◆ Written problem
Every record here should be printed again exactly.

◆ Material for this task
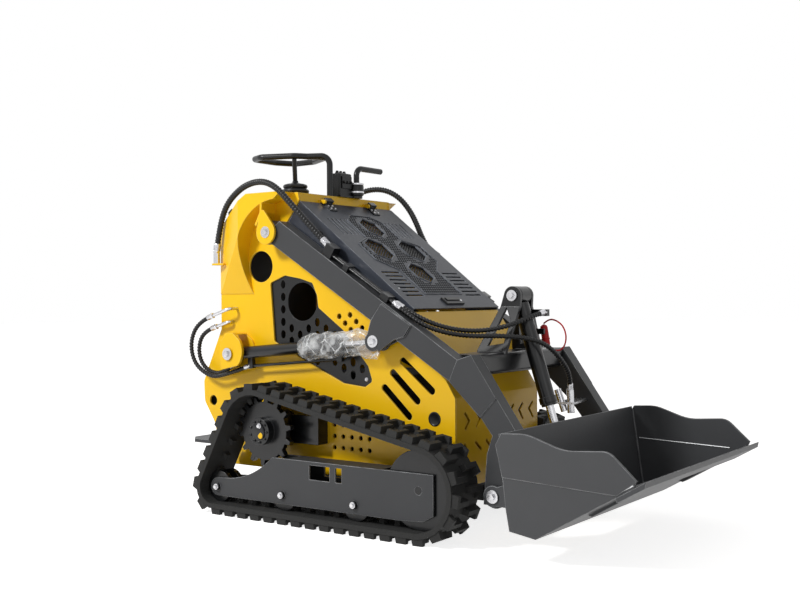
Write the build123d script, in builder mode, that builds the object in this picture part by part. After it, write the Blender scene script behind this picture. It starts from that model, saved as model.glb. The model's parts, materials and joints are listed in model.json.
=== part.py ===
from build123d import *

import math
import os

os.makedirs("parts", exist_ok=True)

# Lengths are in millimetres. +X points ahead to the bucket, +Y to the left, +Z up,
# and the origin lies on the ground under the middle of the machine.

# body shell
body_half = 315            # outer face of each side plate
side_thick = 8
sheet = 5                  # folded covers
panel_inset = 6            # rear panel inside the side plates' edge
seam = 0.3                 # between covers that are bolted together
rear_x = -885
front_x = 320
belly_z = 175
shelf_z = 754              # where the rear edge starts to swell
tail_x = -994              # rearmost point of the side plates
rear_top_z = 1190
roof_z = 1322
roof_back_x = -656
roof_front_x = -443
brow = (279, 579)          # front corner where the nose starts to lean back
chin_z = 513
nose_mid = (250, 650)
nose_top = (134, 832)

# holes in each side plate
shoulder_hole = (-650, 1020, 66)
tie_down = (-937, 442, 22)
plug_hole = (228, 431, 25)
slot_ends = (((84, 643), (216, 536)), ((37, 596), (149, 495)), ((-3, 537), (110, 434)))
slot_width = 30
vent_r = 12
dot_r = 10

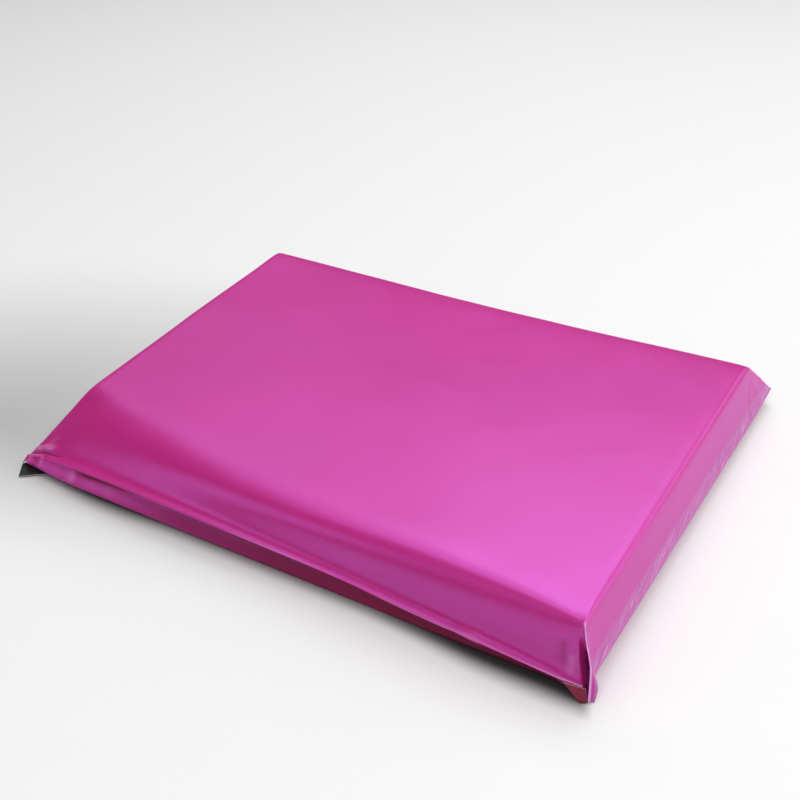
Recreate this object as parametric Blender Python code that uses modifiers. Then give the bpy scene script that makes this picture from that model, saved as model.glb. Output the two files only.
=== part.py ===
"""Poly mailer bag, filled, sealed and lying face up, as one closed solid.

The bag is one length of film folded across its far edge and welded along both short sides.
The flap is folded under the near edge and stuck to the underside.
The upper and the lower film are the two sides of one flat grid of quads.
Each is drawn over the contents like a hip roof: a flat top, four slopes and an ear at each corner.
A Subdivision Surface then rounds the cage.

Metres, +Z up. The long side runs along X, the flap's fold is at -Y.
"""
import bmesh
import bpy
from mathutils import Matrix, Vector

# What the bag holds: a soft flat pack that gives the film its shape
PACK_LENGTH = 0.380
PACK_WIDTH = 0.289
PACK_HEIGHT = 0.0437

# The near left corner of the pack is slack: it is drawn in, drawn back and slumps a little
SLACK_INWARD = 0.016
SLACK_BACK = 0.0595
SLACK_SLUMP = 0.0042
FAR_EDGE_SAG = 0.003

# Film beyond the pack: the welded sides, the fold at the back and the flap's fold at the front
SIDE_REACH = 0.0118
SIDE_EDGE_HEIGHT = 0.010
LEFT_EDGE_DROOP = 0.005
RIGHT_EDGE_LIFT = 0.005
RIGHT_EDGE_PULL = 0.0035
BACK_REACH = 0.040
FRONT_REACH = 0.0032
FRONT_FOLD_SKEW = 0.0085
FRONT_FOLD_HEIGHT = 0.0165
FRONT_FOOT_INSET = 0.0008
FRONT_FOOT_SKEW = 0.003
FRONT_FOOT_LIFT = 0.004
FRONT_FLAT_INSET = 0.005

# Ears, the corners of the flat bag
EAR_TIP_HEIGHT = 0.0014
LEFT_EAR_PULL = 0.006
LEFT_EAR_LENGTH = 0.028
RIGHT_EAR_PULL = 0.0012
RIGHT_EAR_LENGTH = 0.006
PINCH_DEPTH = 0.0055
PINCH_CREST = 0.0016

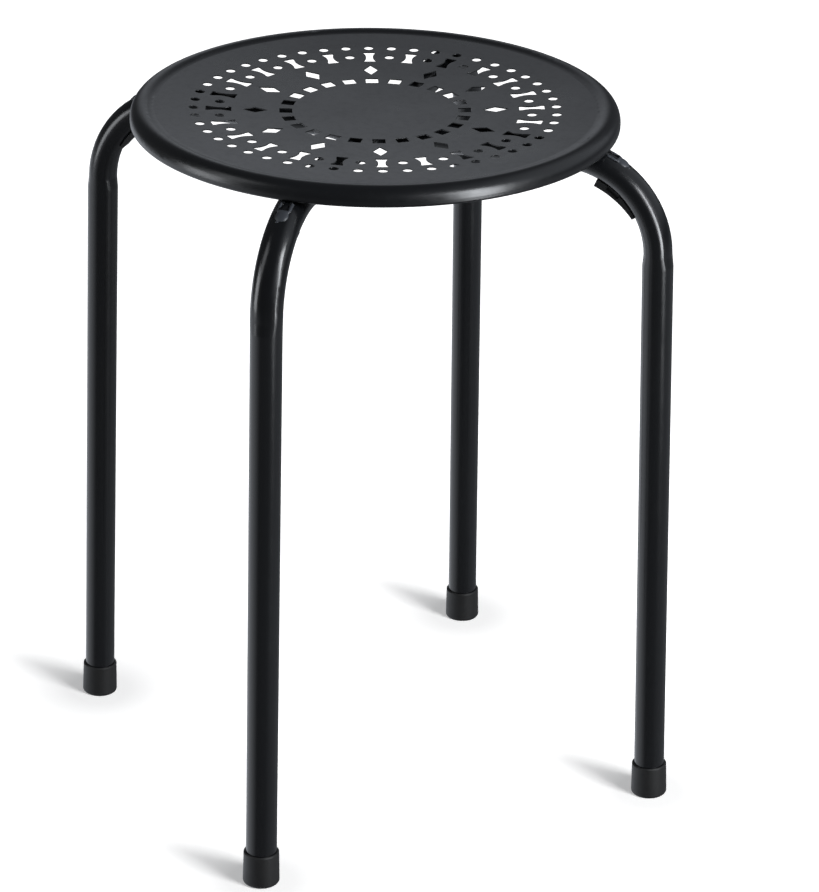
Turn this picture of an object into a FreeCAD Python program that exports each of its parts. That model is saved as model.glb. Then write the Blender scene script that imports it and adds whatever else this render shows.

◆ Task response
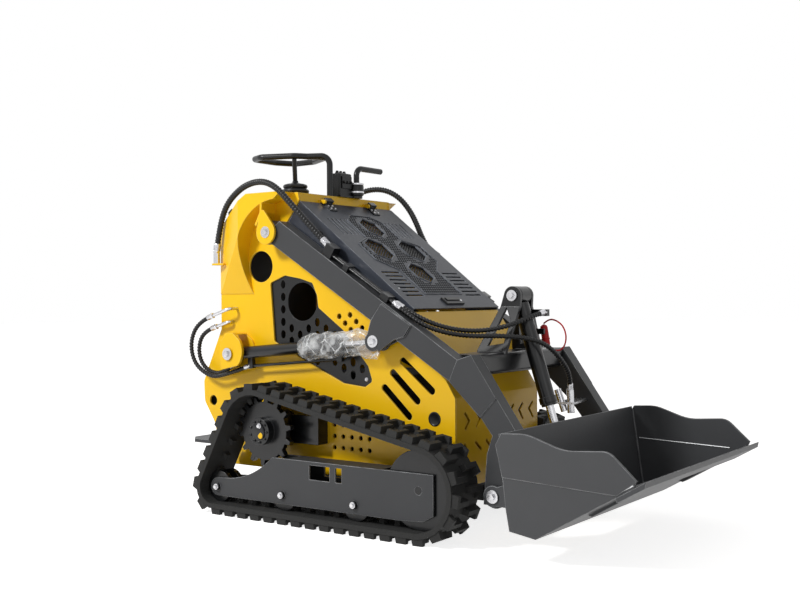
Write the build123d script, in builder mode, that builds the object in this picture part by part. After it, write the Blender scene script behind this picture. It starts from that model, saved as model.glb. The model's parts, materials and joints are listed in model.json.
=== part.py ===
from build123d import *

import math
import os

os.makedirs("parts", exist_ok=True)

# Lengths are in millimetres. +X points ahead to the bucket, +Y to the left, +Z up,
# and the origin lies on the ground under the middle of the machine.

# body shell
body_half = 315            # outer face of each side plate
side_thick = 8
sheet = 5                  # folded covers
panel_inset = 6            # rear panel inside the side plates' edge
seam = 0.3                 # between covers that are bolted together
rear_x = -885
front_x = 320
belly_z = 175
shelf_z = 754              # where the rear edge starts to swell
tail_x = -994              # rearmost point of the side plates
rear_top_z = 1190
roof_z = 1322
roof_back_x = -656
roof_front_x = -443
brow = (279, 579)          # front corner where the nose starts to lean back
chin_z = 513
nose_mid = (250, 650)
nose_top = (134, 832)

# holes in each side plate
shoulder_hole = (-650, 1020, 66)
tie_down = (-937, 442, 22)
plug_hole = (228, 431, 25)
slot_ends = (((84, 643), (216, 536)), ((37, 596), (149, 495)), ((-3, 537), (110, 434)))
slot_width = 30
vent_r = 12
dot_r = 10

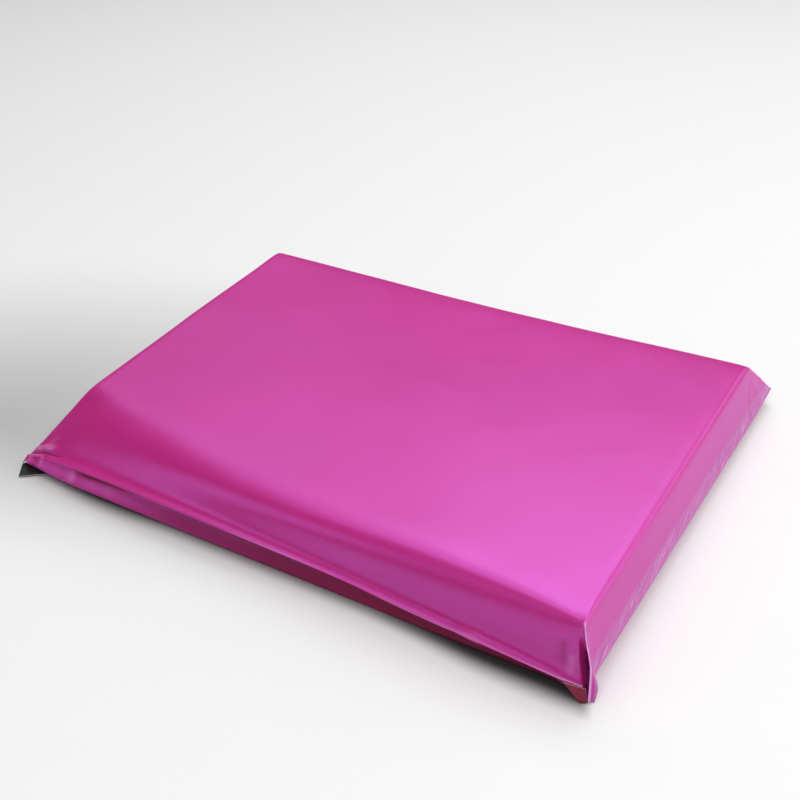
Recreate this object as parametric Blender Python code that uses modifiers. Then give the bpy scene script that makes this picture from that model, saved as model.glb. Output the two files only.
=== part.py ===
"""Poly mailer bag, filled, sealed and lying face up, as one closed solid.

The bag is one length of film folded across its far edge and welded along both short sides.
The flap is folded under the near edge and stuck to the underside.
The upper and the lower film are the two sides of one flat grid of quads.
Each is drawn over the contents like a hip roof: a flat top, four slopes and an ear at each corner.
A Subdivision Surface then rounds the cage.

Metres, +Z up. The long side runs along X, the flap's fold is at -Y.
"""
import bmesh
import bpy
from mathutils import Matrix, Vector

# What the bag holds: a soft flat pack that gives the film its shape
PACK_LENGTH = 0.380
PACK_WIDTH = 0.289
PACK_HEIGHT = 0.0437

# The near left corner of the pack is slack: it is drawn in, drawn back and slumps a little
SLACK_INWARD = 0.016
SLACK_BACK = 0.0595
SLACK_SLUMP = 0.0042
FAR_EDGE_SAG = 0.003

# Film beyond the pack: the welded sides, the fold at the back and the flap's fold at the front
SIDE_REACH = 0.0118
SIDE_EDGE_HEIGHT = 0.010
LEFT_EDGE_DROOP = 0.005
RIGHT_EDGE_LIFT = 0.005
RIGHT_EDGE_PULL = 0.0035
BACK_REACH = 0.040
FRONT_REACH = 0.0032
FRONT_FOLD_SKEW = 0.0085
FRONT_FOLD_HEIGHT = 0.0165
FRONT_FOOT_INSET = 0.0008
FRONT_FOOT_SKEW = 0.003
FRONT_FOOT_LIFT = 0.004
FRONT_FLAT_INSET = 0.005

# Ears, the corners of the flat bag
EAR_TIP_HEIGHT = 0.0014
LEFT_EAR_PULL = 0.006
LEFT_EAR_LENGTH = 0.028
RIGHT_EAR_PULL = 0.0012
RIGHT_EAR_LENGTH = 0.006
PINCH_DEPTH = 0.0055
PINCH_CREST = 0.0016

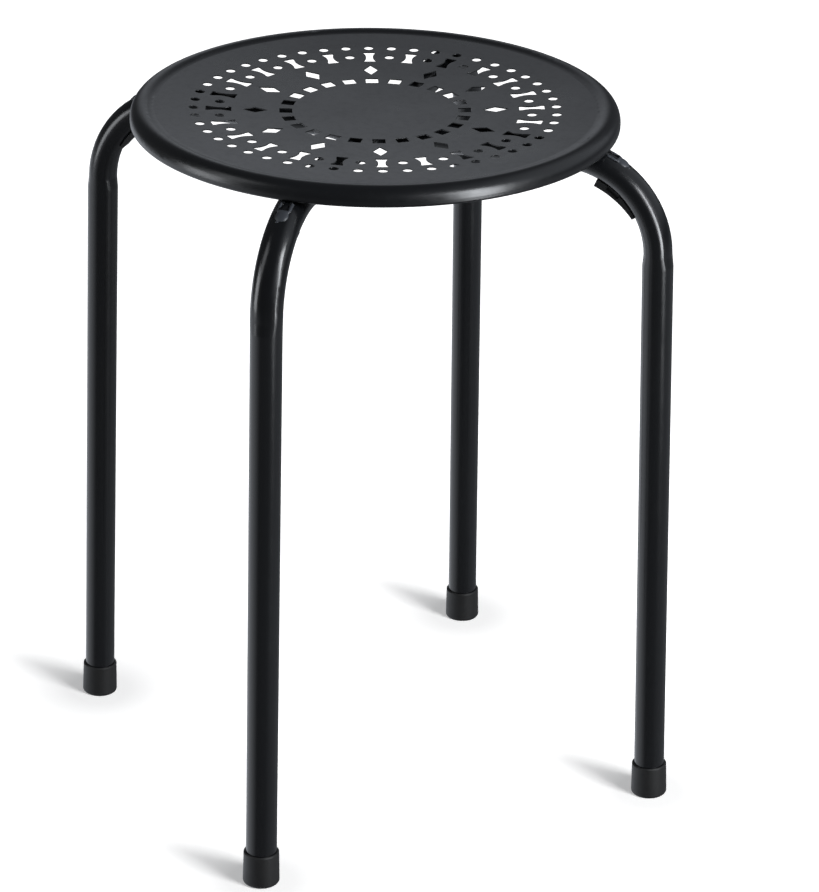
Turn this picture of an object into a FreeCAD Python program that exports each of its parts. That model is saved as model.glb. Then write the Blender scene script that imports it and adds whatever else this render shows.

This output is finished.